Se réapproprier les données secondaires
Or, en entreprise, il faut prendre conscience des dysfonctionnements, comme les trop nombreuses réunions ou les bulles fermées de communication, marquant un silotage factuel de l'organisation. Pour étudier ces dysfonctionnements, les données secondaires sont précieuses. Le cabinet Lecko a lancé la version 7 de son outil Lecko Analytics pour exploiter la potentialité des données secondaires, permettre aux organisations de se réapproprier ces données secondaires qui, aujourd'hui, leur échappent. A la différence des exploitations plus ou moins clandestines par les acteurs du SaaS, l'outil s'installe en local dans l'organisation et ne remonte aucune information à l'éditeur.
En moyenne, chaque année, un utilisateur créé 4000 mails, participe à 350 réunions et génère 6000 documents. Tout cela génère 30 Mo de données par utilisateur, données qui permettent d'analyser les usages réelles.
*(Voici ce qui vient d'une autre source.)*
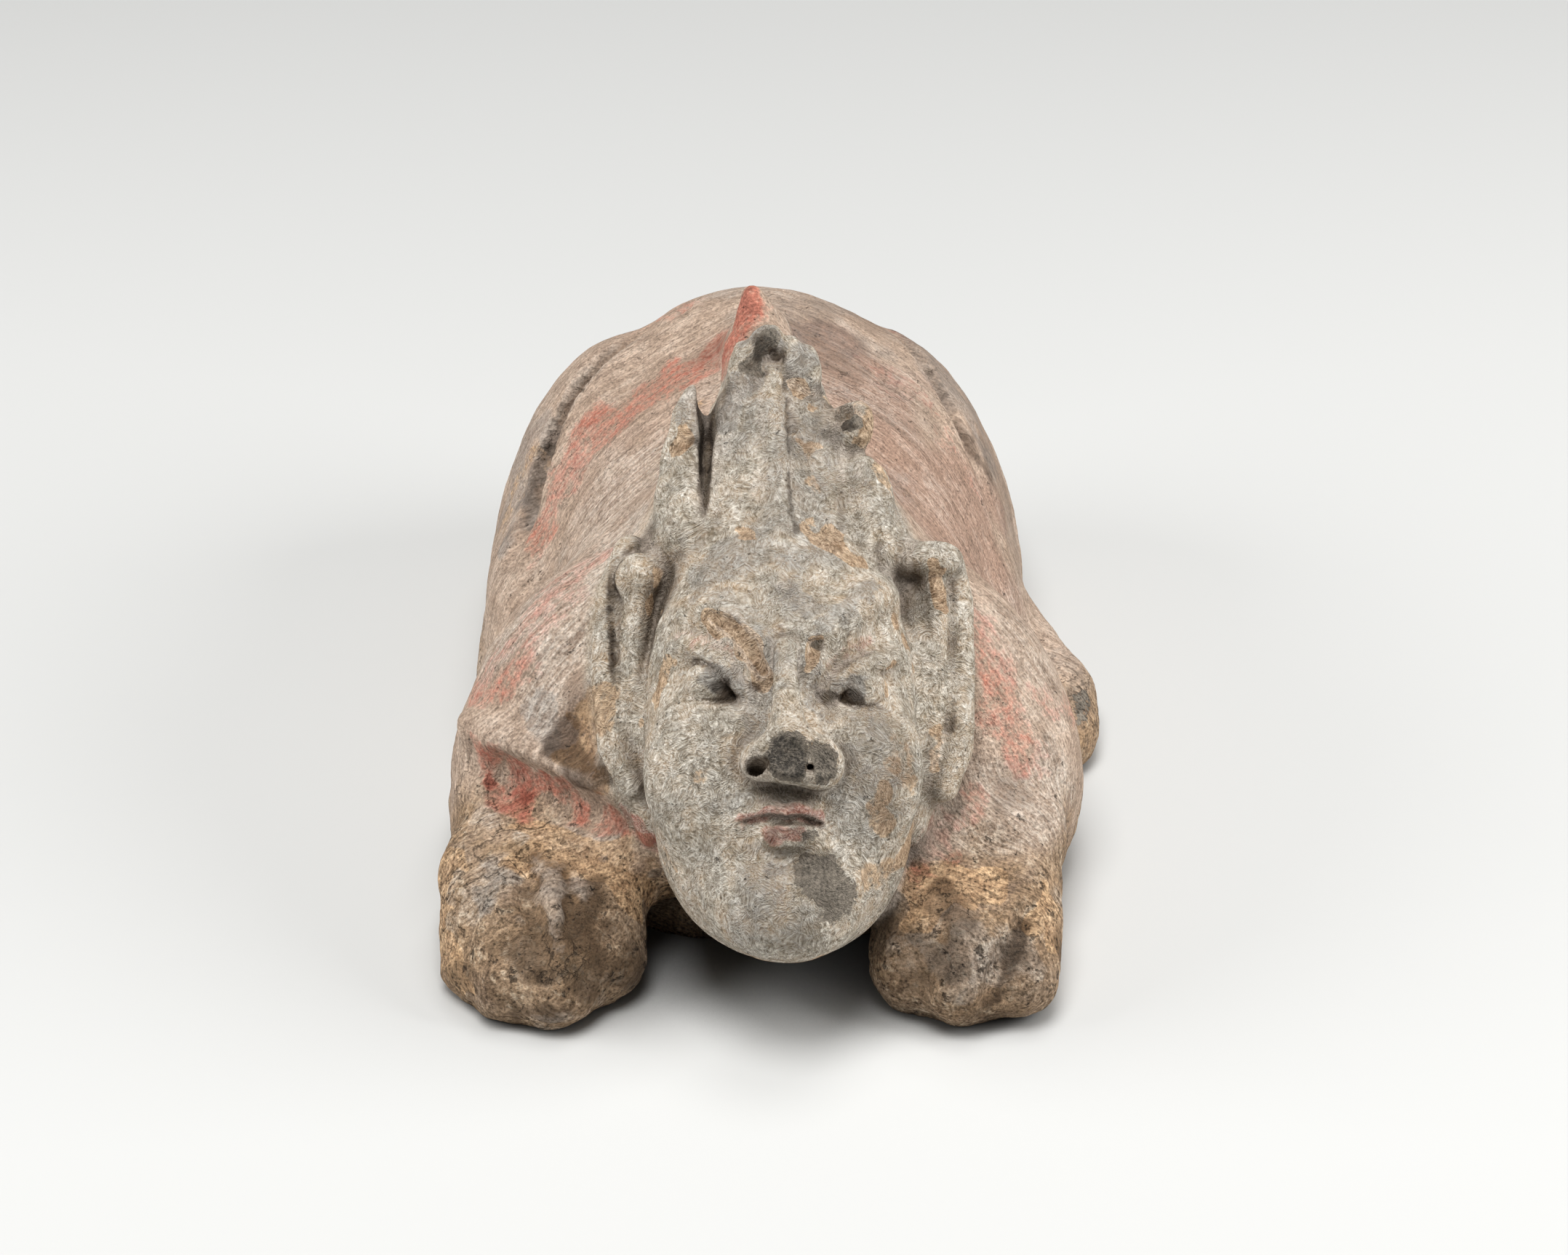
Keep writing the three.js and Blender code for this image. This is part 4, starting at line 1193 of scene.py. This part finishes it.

L'outil anonymise les données et fournit quelques graphiques tout en les laissant disponibles pour des usages avec d'autres outils d'analyse. Il est également possible de suivre des indicateurs sur des cohortes (mais pas de suivi individuel).
Des usages encore en évolution
La transformation continue de s'opérer malgré tout au quotidien. Mais pas forcément pour le meilleur. Ainsi, la disparition des frontières entre usages personnels et professionnels se poursuit, notamment en mobilité, l'intrication s'accroissant. Mais l'effet néfaste associé est l'absence de déconnexion : travailler n'importe où, n'importe quand, parce que c'est techniquement possible ne signifie pas que c'est souhaitable. Il ne s'agit pas d'être envahi par le travail en vacances ! Le droit à la déconnexion est fondamental. Lecko recommande donc, dans les messages de répondeurs d'absence, de ne pas s'excuser de ne pas pouvoir consulter ses mails normalement pendant un certain temps parce que l'on est en congés : il faut affirmer son absence et l'assumer. Ainsi, on réaffirme son droit à la déconnexion.